Gasolinera junto a edificios destruidos
Gasolinera junto a edificios destruídos

Aquello nos conmovió a todos, no podíamos dar crédito a lo que veían nuestros ojos.

 Era el tercer día y no nos quedaba mucha comida, pero les empezamos a lanzar todo lo que pudimos, habíamos llevado un saco de naranjas, de cual nos quedaba la mitad, de modo que se las lanzamos como si lanzásemos pelotas al islote que ellos cazaban al vuelo.  Lanzamos otras frutas que nos quedaban, algún paquete de galletas, tomates y alguna otra cosa que no era necesario cocinar, también nos pedían tabaco, pero lamentablemente sólo fumaba uno de nosotros, de modo que sólo pudo lanzarles un paquete y algunos cigarrillos sueltos envueltos en papel plata.
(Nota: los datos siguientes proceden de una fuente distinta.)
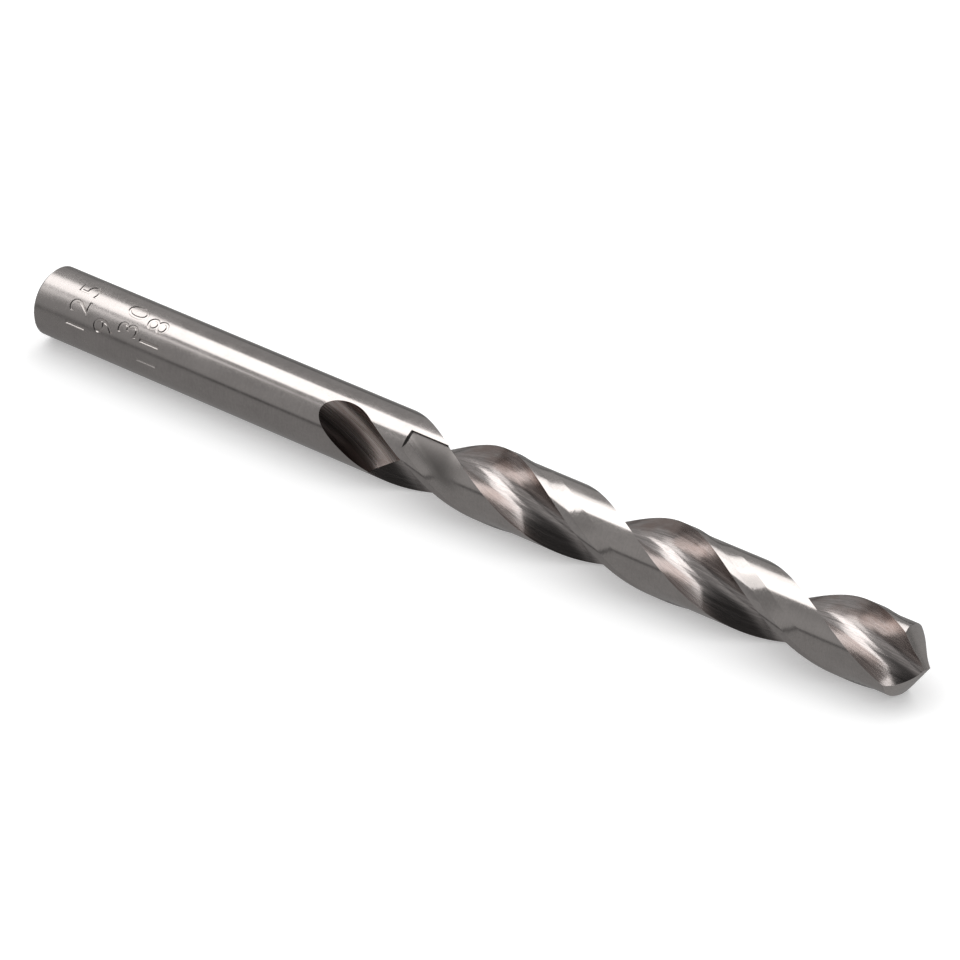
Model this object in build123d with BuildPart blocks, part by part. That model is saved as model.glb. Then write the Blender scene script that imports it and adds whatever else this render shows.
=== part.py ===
from build123d import *
from math import cos, pi, radians, sin, sqrt, tan
import os

# Twist drill bit: a straight round shank and two right-hand helical flutes, ground from one bar.
# The bit lies along X. The origin is the centre of the shank's end face, and +X runs to the point.
# Sizes are in millimetres and degrees. Angles round the axis start at the first leading edge and
# grow the way the bit turns in its work, so a land lies at the negative angles behind its edge.

# Overall
diameter = 9.0  # at the point
shank_diameter = 8.96  # the fluted part tapers back to it
overall_length = 125.0
flute_length = 81.0  # from the point to where the run-outs leave the shank
helix_angle = 30.0
shank_end_chamfer = 0.4
lip_turn = 281.0  # turn of the first lip about X, from +Y, as the bit lies

# Flute and land, as a section across the bit
web_thickness = 1.4
hollow_radius = 2.2  # at the foot of the rake face
hollow_sweep = 76.0  # how far the hollow turns before the flute's back begins
land_angle = 83.0
margin_width = 1.0
relief_depth = 0.25  # of the grinding behind the margin

# Run-out: the footprint of a disc cutter that lifts out of the shank
cutter_radius = 12.0
cutter_nose_radius = 2.8
cutter_tilt = 27.0  # slope of the disc against the bit's axis
cutter_lift_angle = 17.0  # the way that it lifts, from the leading edge
cutter_offset = 2.0  # of the disc's middle, from the line of its lift
cutter_core = 0.65  # how near its rim comes to the axis

# Where the finished surfaces start, past the lowest place of the run-out
flute_start = 3.0
flute_start_slope = 55.0  # of the crease across the flute's floor
relief_start = 3.6
relief_landing = 36.5  # strip of the land, at its heel, that the relief misses as it starts

# Point: each flank is part of a cone whose tip stands behind the axis and ahead of the lip
point_angle = 118.0
grinding_cone_angle = 80.0
cone_setback = 5.0
cone_lead = 1.5

radius = diameter / 2
lead = pi * diameter / tan(radians(helix_angle))
overshoot = 1.0  # how far the cutting shapes reach past the bar
margin_angle = 360 * margin_width / (pi * diameter)
flute_angle = 180 - land_angle
half_cone = grinding_cone_angle / 2
cone_lean = point_angle / 2 - half_cone


def flank_depth(along):
    """Depth of a flank below its cone's tip, at a place along the lip."""
    reach = along + cone_setback
    lean = radians(cone_lean)
    spread = cos(radians(half_cone)) ** 2
    square = cos(lean) ** 2 - spread
    linear = 2 * reach * sin(lean) * cos(lean)
    constant = (reach * sin(lean)) ** 2 - spread * (reach**2 + cone_lead**2)
    return (sqrt(linear**2 - 4 * square * constant) - linear) / (2 * square)


corner_depth = flank_depth(radius)
lip_station = overall_length - (corner_depth - flank_depth(0))


def station(place):
    """Plane across the bit, whose own x axis runs to the first leading edge."""
    turn = radians(lip_turn + 360 * (place - lip_station) / lead)
    return Plane(origin=(place, 0, 0), x_dir=(0, cos(turn), sin(turn)), z_dir=(1, 0, 0))


def slanted(plane, slope):
    """The same plane turned to the way that the cutter lifts, then sloped as a flute runs."""
    return Plane(plane.location * Rot(0, 0, cutter_lift_angle) * Rot(-slope, 0, 0))


def polar(distance, angle):
    return (distance * cos(radians(angle)), distance * sin(radians(angle)))


def helical_sweep(section, start, end, mode=Mode.ADD):
    """Sweep a section along the bit, turning with the flutes."""
    with BuildLine() as route:
        Line((start, 0, 0), (end, 0, 0))
    with BuildLine() as guide:
        Helix(lead, end - start, radius, center=(start, 0, 0), direction=(1, 0, 0))
    sweep(sections=section, path=route.line, binormal=guide.wires()[0], mode=mode)


upward = (Align.CENTER, Align.CENTER, Align.MIN)
shank_length = overall_length - flute_length
blank_length = overall_length + overshoot
past_point = blank_length + overshoot

# The disc cutter, at the lowest place of its footprint.
cutter_cut = radius - cutter_core
cutter_reach = sqrt(cutter_cut * (2 * cutter_radius - cutter_cut))
cutter_station = shank_length + cutter_reach
cutter_plane = slanted(station(cutter_station), cutter_tilt)
nose_centre = cutter_core + cutter_nose_radius
spindle = cutter_core + cutter_radius
with BuildPart() as run_out:
    with BuildSketch(cutter_plane) as disc_section:
        with BuildLine():
            nose = CenterArc((nose_centre, cutter_offset), cutter_nose_radius, 90, 180)
            Polyline(
                nose @ 0,
                (spindle, cutter_offset + cutter_nose_radius),
                (spindle, cutter_offset - cutter_nose_radius),
                nose @ 1,
            )
        make_face()
    revolve(axis=Axis(cutter_plane.from_local_coords((spindle, 0, 0)), cutter_plane.y_dir))

# One flute: rake face, hollow, and the back that rises to the next land's heel and on past it.
flute_station = cutter_station + flute_start
sweep_start = flute_station - (radius + overshoot) * tan(radians(flute_start_slope))
corner_reach = sqrt((web_thickness / 2 + hollow_radius) ** 2 - hollow_radius**2)
heel = polar(radius - relief_depth, flute_angle)
past_heel = 1.5  # how far the back's arc goes on, against its length up to the heel
with BuildPart() as flute:
    with BuildSketch(station(sweep_start)) as flute_section:
        with BuildLine():
            hollow = CenterArc((corner_reach, hollow_radius), hollow_radius, 270, -hollow_sweep)
            to_heel = TangentArc(hollow @ 1, heel, tangent=hollow % 1, mode=Mode.PRIVATE)
            back = TangentArc(hollow @ 1, to_heel @ past_heel, tangent=hollow % 1)
            outside = (radius + overshoot, 0)
            ThreePointArc(back @ 1, polar(radius + 2 * overshoot, flute_angle / 2), outside)
            Line(outside, hollow @ 0)
        make_face()
    helical_sweep(flute_section.sketch, sweep_start, past_point)
    split(bisect_by=slanted(station(flute_station), flute_start_slope), keep=Keep.TOP)

# The relief of both lands: a ring, less the margins and the strips that the grinding misses.
relief_station = cutter_station + relief_start
into_flute = 5.0
with BuildPart() as relief:
    with BuildSketch(station(relief_station)):
        Circle(radius + overshoot)
        Circle(radius - relief_depth, mode=Mode.SUBTRACT)
    extrude(amount=past_point - relief_station)
    with BuildSketch(station(relief_station - overshoot)) as margins:
        with BuildLine():
            inner = CenterArc((0, 0), radius - 2 * relief_depth, into_flute, -margin_angle - into_flute)
            outer = CenterArc((0, 0), radius + 2 * overshoot, into_flute, -margin_angle - into_flute)
            Line(inner @ 0, outer @ 0)
            Line(inner @ 1, outer @ 1)
        make_face()
        add(margins.sketch.rotate(Axis.Z, 180))
    helical_sweep(margins.sketch, relief_station - overshoot, past_point + overshoot, Mode.SUBTRACT)
    with BuildSketch(station(relief_station)) as missed:
        with BuildLine():
            Polyline(
                (0, 0),
                polar(diameter, relief_landing - land_angle),
                polar(diameter, -into_flute - land_angle),
                close=True,
            )
        make_face()
        add(missed.sketch.rotate(Axis.Z, 180))
    extrude(amount=lead * (relief_landing + into_flute) / 360, mode=Mode.SUBTRACT)

# What the grinding of the point leaves: the space inside both cones.
lip_location = station(lip_station).location
cone_place = Pos(-cone_setback, cone_lead, corner_depth) * Rot(0, -cone_lean, 0)
cone_height = 3 * diameter
cone_foot = cone_height * tan(radians(half_cone))
downward = (Align.CENTER, Align.CENTER, Align.MAX)
with BuildPart() as point:
    with Locations(lip_location * cone_place):
        Cone(cone_foot, 0, cone_height, align=downward)
    with Locations(lip_location * Rot(0, 0, 180) * cone_place):
        Cone(cone_foot, 0, cone_height, align=downward, mode=Mode.INTERSECT)

with BuildPart() as point_waste:
    with BuildSketch(station(lip_station - radius)):
        Circle(radius + overshoot)
    extrude(amount=past_point - lip_station + radius)
    add(point.part, mode=Mode.SUBTRACT)

with BuildPart() as drill_bit:
    with Locations(Plane.YZ):
        Cylinder(shank_diameter / 2, shank_length, align=upward)
    chamfer(drill_bit.edges().sort_by(Axis.X)[0], shank_end_chamfer)
    with Locations(Plane.YZ.offset(shank_length)):
        Cone(shank_diameter / 2, radius, blank_length - shank_length, align=upward)
    add(relief.part, mode=Mode.SUBTRACT)
    for tool in (flute, run_out):
        add(tool.part, mode=Mode.SUBTRACT)
        add(tool.part.rotate(Axis.X, 180), mode=Mode.SUBTRACT)
    add(point_waste.part, mode=Mode.SUBTRACT)

drill_bit.part.label = "drill_bit"
os.makedirs("parts", exist_ok=True)
export_step(drill_bit.part, "parts/drill_bit.step")
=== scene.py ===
"""A twist drill bit: a ground and stamped steel bit that lies on a pale studio floor.

The bit is made as a tool grinder makes it. A round blank is turned, then the lands are relieved,
the flutes and their run-outs are cut, the size is stamped into the shank and the point is ground.
Each cut leaves its own finish on the steel. Sizes are in metres and angles in radians.
"""

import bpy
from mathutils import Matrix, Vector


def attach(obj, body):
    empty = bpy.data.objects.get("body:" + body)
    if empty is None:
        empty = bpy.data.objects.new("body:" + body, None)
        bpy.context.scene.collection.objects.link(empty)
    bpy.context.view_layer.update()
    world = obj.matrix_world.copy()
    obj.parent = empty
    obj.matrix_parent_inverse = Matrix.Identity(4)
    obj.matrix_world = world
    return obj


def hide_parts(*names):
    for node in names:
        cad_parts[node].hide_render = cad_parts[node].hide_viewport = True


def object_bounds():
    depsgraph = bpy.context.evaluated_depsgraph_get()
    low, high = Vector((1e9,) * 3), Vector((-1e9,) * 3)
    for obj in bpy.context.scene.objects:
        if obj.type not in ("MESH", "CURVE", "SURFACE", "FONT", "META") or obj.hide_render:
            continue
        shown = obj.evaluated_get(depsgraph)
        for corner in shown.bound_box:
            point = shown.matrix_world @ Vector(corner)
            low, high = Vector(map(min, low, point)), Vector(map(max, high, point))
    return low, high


bl_info = {
    "name": "Twist Drill Bit",
    "version": (1, 0, 0),
    "blender": (4, 5, 0),
    "location": "View3D > Sidebar > Drill Bit",
    "description": "Grinds, stamps and lights a twist drill bit",
    "category": "Add Mesh",
}

from math import atan2, ceil, cos, degrees, pi, radians, sin, sqrt, tan
from typing import NamedTuple

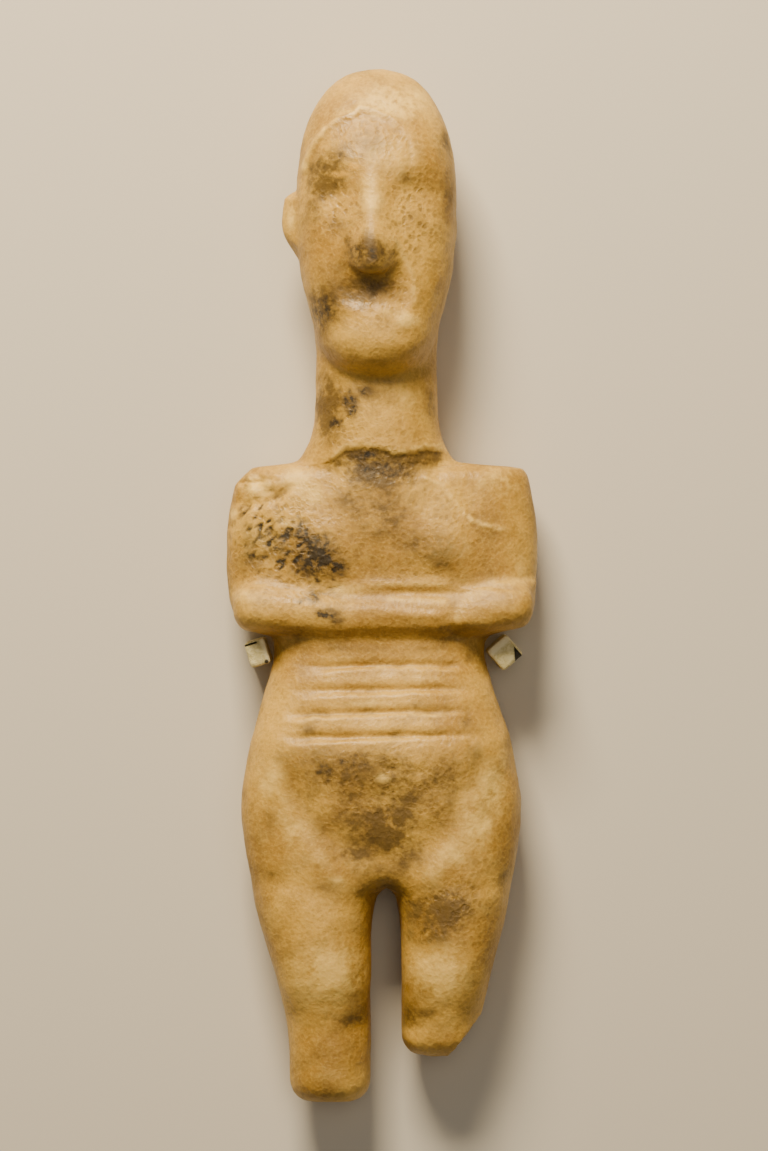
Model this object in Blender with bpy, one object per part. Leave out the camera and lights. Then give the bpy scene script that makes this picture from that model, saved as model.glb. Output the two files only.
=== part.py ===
"""A marble Cycladic figurine, lying on its back between the two pegs that stop it by the waist.

Lengths are metres. X runs across the figure, Y from the broken legs up to the crown, and Z up
from the surface that it lies on, so that its front faces up. While it is carved, Y is counted
from the end of the longer leg; the last step moves the origin to the middle of the underside.
"""

import math

import bmesh
import bpy
import numpy as np
from mathutils import Matrix, Vector
from mathutils.bvhtree import BVHTree

MM = 0.001

# The figure's own sizes.
FIGURE_LENGTH = 215 * MM
HEAD_WIDTH = 33.4 * MM
NECK_WIDTH = 25.4 * MM
NECK_DEPTH = 19.4 * MM
SHOULDER_WIDTH = 65 * MM
CHEST_DEPTH = 22.4 * MM
WAIST_WIDTH = 43.7 * MM
WAIST_DEPTH = 18.5 * MM
HIP_WIDTH = 58 * MM
HIP_DEPTH = 27 * MM
CALF_DEPTH = 17 * MM
LEG_GAP = 6.3 * MM

# Heights on the figure, as shares of its length.
SHORT_LEG_END = 0.0445 * FIGURE_LENGTH
SHIN = 0.064 * FIGURE_LENGTH
KNEE_HOLLOW = 0.08 * FIGURE_LENGTH
KNEE = 0.122 * FIGURE_LENGTH
THIGH = 0.19 * FIGURE_LENGTH
CROTCH = 0.2125 * FIGURE_LENGTH
HIP = 0.283 * FIGURE_LENGTH
BELLY = 0.33 * FIGURE_LENGTH
WAIST = 0.434 * FIGURE_LENGTH
ARM_UNDERSIDE = 0.449 * FIGURE_LENGTH
LOWER_FOREARM = 0.464 * FIGURE_LENGTH
UPPER_FOREARM = 0.489 * FIGURE_LENGTH
BREAST = 0.531 * FIGURE_LENGTH
SHOULDER = 0.618 * FIGURE_LENGTH
CHIN = 0.699 * FIGURE_LENGTH
LIPS = 0.768 * FIGURE_LENGTH
NOSE_TIP = 0.81 * FIGURE_LENGTH
HEAD_MIDDLE = 0.842 * FIGURE_LENGTH
EAR = 0.853 * FIGURE_LENGTH
EYE = 0.863 * FIGURE_LENGTH
BROW = 0.898 * FIGURE_LENGTH

# The head and neck stand a little to the figure's right of the middle, and the leg gap to its left.
HEAD_X = -0.0054 * FIGURE_LENGTH
LEG_GAP_X = 0.004 * FIGURE_LENGTH

# The folds across the belly.
FOLDS = 4
FIRST_FOLD = 0.4235 * FIGURE_LENGTH
FOLD_STEP = 0.0225 * FIGURE_LENGTH

# The pegs, the room between them and the stone, and how far each is turned.
PEG_SIDE = 5.6 * MM
NARROW_PEG_SIDE = 4.4 * MM
PEG_HEIGHT = 17 * MM
PEG_EDGE = 0.7 * MM
PEG_CLEARANCE = 0.3 * MM
PEG_LEVEL = 0.436 * FIGURE_LENGTH
PEG_NEAREST = 22 * MM
RIGHT_PEG_TURN = 17
LEFT_PEG_TURN = 41

# The skin's grid: points round a quarter of a ring at the front and at the back, and across the
# leg gap.
FRONT_QUARTER_POINTS = 13
BACK_QUARTER_POINTS = 6
GAP_POINTS = 5
MARCH_STEP = 1.0 * MM
MARCH_REACH = 46 * MM
HALVINGS = 11


def share(part):
    """A length that is this many thousandths of the figure's length."""
    return part * FIGURE_LENGTH / 1000


def smooth_line(*knots):
    """A function of height that runs through the (height, value) knots and never overshoots them."""
    heights, values = (np.array(column, float) for column in zip(*sorted(knots)))
    steps = np.diff(heights)
    slopes = np.diff(values) / steps
    tangents = np.concatenate([slopes[:1], np.zeros(len(slopes) - 1), slopes[-1:]])
    turning = slopes[:-1] * slopes[1:] <= 0
    safe = np.where(turning, 1, slopes[:-1] + slopes[1:])
    tangents[1:-1] = np.where(turning, 0, 2 * slopes[:-1] * slopes[1:] / safe)

    def at(height):
        height = np.clip(height, heights[0], heights[-1])
        i = np.clip(np.searchsorted(heights, height) - 1, 0, len(steps) - 1)
        t = (height - heights[i]) / steps[i]
        rise = (3 - 2 * t) * t * t
        return (
            values[i] * (1 - rise)
            + values[i + 1] * rise
            + steps[i] * t * (1 - t) * (tangents[i] * (1 - t) - tangents[i + 1] * t)
        )

    return at


def fade(value, start, end):
    """0 before start, 1 after end, and smooth between them."""
    t = np.clip((value - start) / (end - start), 0, 1)
    return t * t * (3 - 2 * t)


def from_surface(distances, reach):
    """The distance to a rounded surface, from a point's offsets and its reach, which is 1 there."""
    return distances * (1 - 1 / np.maximum(reach, 1e-6))


def blend(first, second, radius):
    """The union of two solids with a fillet of about this radius between them."""
    mix = np.clip(0.5 + 0.5 * (second - first) / radius, 0, 1)
    return second * (1 - mix) + first * mix - radius * mix * (1 - mix)


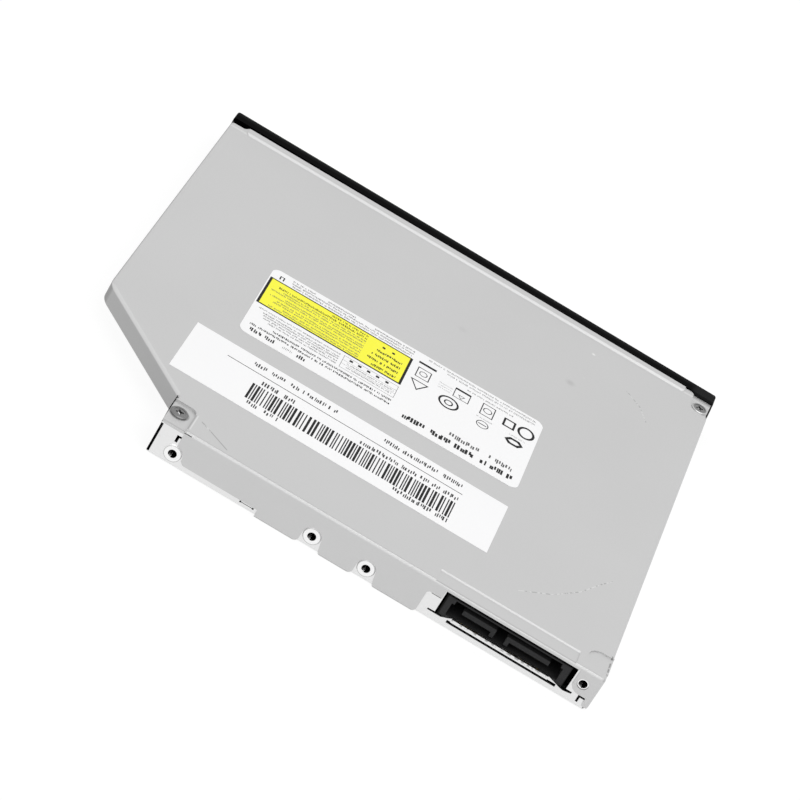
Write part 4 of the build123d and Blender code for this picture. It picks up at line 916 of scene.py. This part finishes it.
RATING_BORDER = (-2.0, 33.7, -11.0, 1.6)
RATING_FIELD = (-1.4, 33.1, -10.6, 1.15)
RATING_BOLD = [
    (-32.1, -23.9, 12.15, 1.9, 0.74), (-22.6, -11.6, 12.15, 1.9, 0.74),
    (-10.6, -4.9, 12.15, 1.9, 0.74), (18.4, 20.8, 12.9, 1.5, 0.6),
    (25.9, 28.3, 12.9, 1.5, 0.6), (29.0, 32.2, 12.9, 1.5, 0.6),
    (-1.7, 32.6, 10.85, 0.85, 0.6), (-1.7, 27.5, 9.3, 0.85, 0.6),
]
RATING_FINE = [
    (-32.1, -25.4, 9.05, 1.7, 0.6), (-24.0, -14.8, 9.05, 1.7, 0.6), (21.6, 24.0, 12.9, 0.9, 0.3),
    (12.4, 29.2, 7.4, 0.6, 0.5), (12.4, 30.5, 6.35, 0.6, 0.5), (12.4, 30.9, 5.35, 0.6, 0.5),
    (12.4, 31.1, 4.4, 0.6, 0.5), (12.4, 32.6, 3.15, 0.6, 0.45), (-1.3, 10.4, 6.75, 0.6, 0.45),
    (-1.3, 10.2, 5.3, 0.6, 0.45), (-1.6, 29.0, -11.85, 0.65, 0.5), (-1.6, 29.0, -12.95, 0.65, 0.5),
    (-1.6, 8.6, -14.0, 0.65, 0.5), (13.0, 20.2, -14.0, 0.65, 0.5), (23.4, 29.0, -14.0, 0.65, 0.5),
    (-27.0, -15.5, -11.25, 0.6, 0.45), (-32.1, -10.1, -12.85, 0.7, 0.4),
    (-32.1, -5.0, -14.1, 0.7, 0.4), (-31.6, -27.6, -3.9, 0.5, 0.35),
    (-23.4, -19.6, -3.75, 0.5, 0.35),
    (-12.5, -9.2, -6.3, 0.4, 0.3), (-12.5, -9.2, -7.3, 0.4, 0.3), (-12.5, -9.2, -8.3, 0.4, 0.3),
]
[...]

Era la prisión perfecta, la más segura y sin guardias que los custodiaran, las otras islas estaban muy lejos para intentar llegar a nado, además los tiburones se hubieran encargado de terminar con su vida antes de llegar a ninguna parte.

Nos marchamos con el corazón encogido y una gran sensación de rabia, impotencia y amargura.  Aquella pena impuesta por el gobierno eritreo a unos muchachos de corta edad por simples pequeños robos, era lo más inhumano y deleznable del mundo.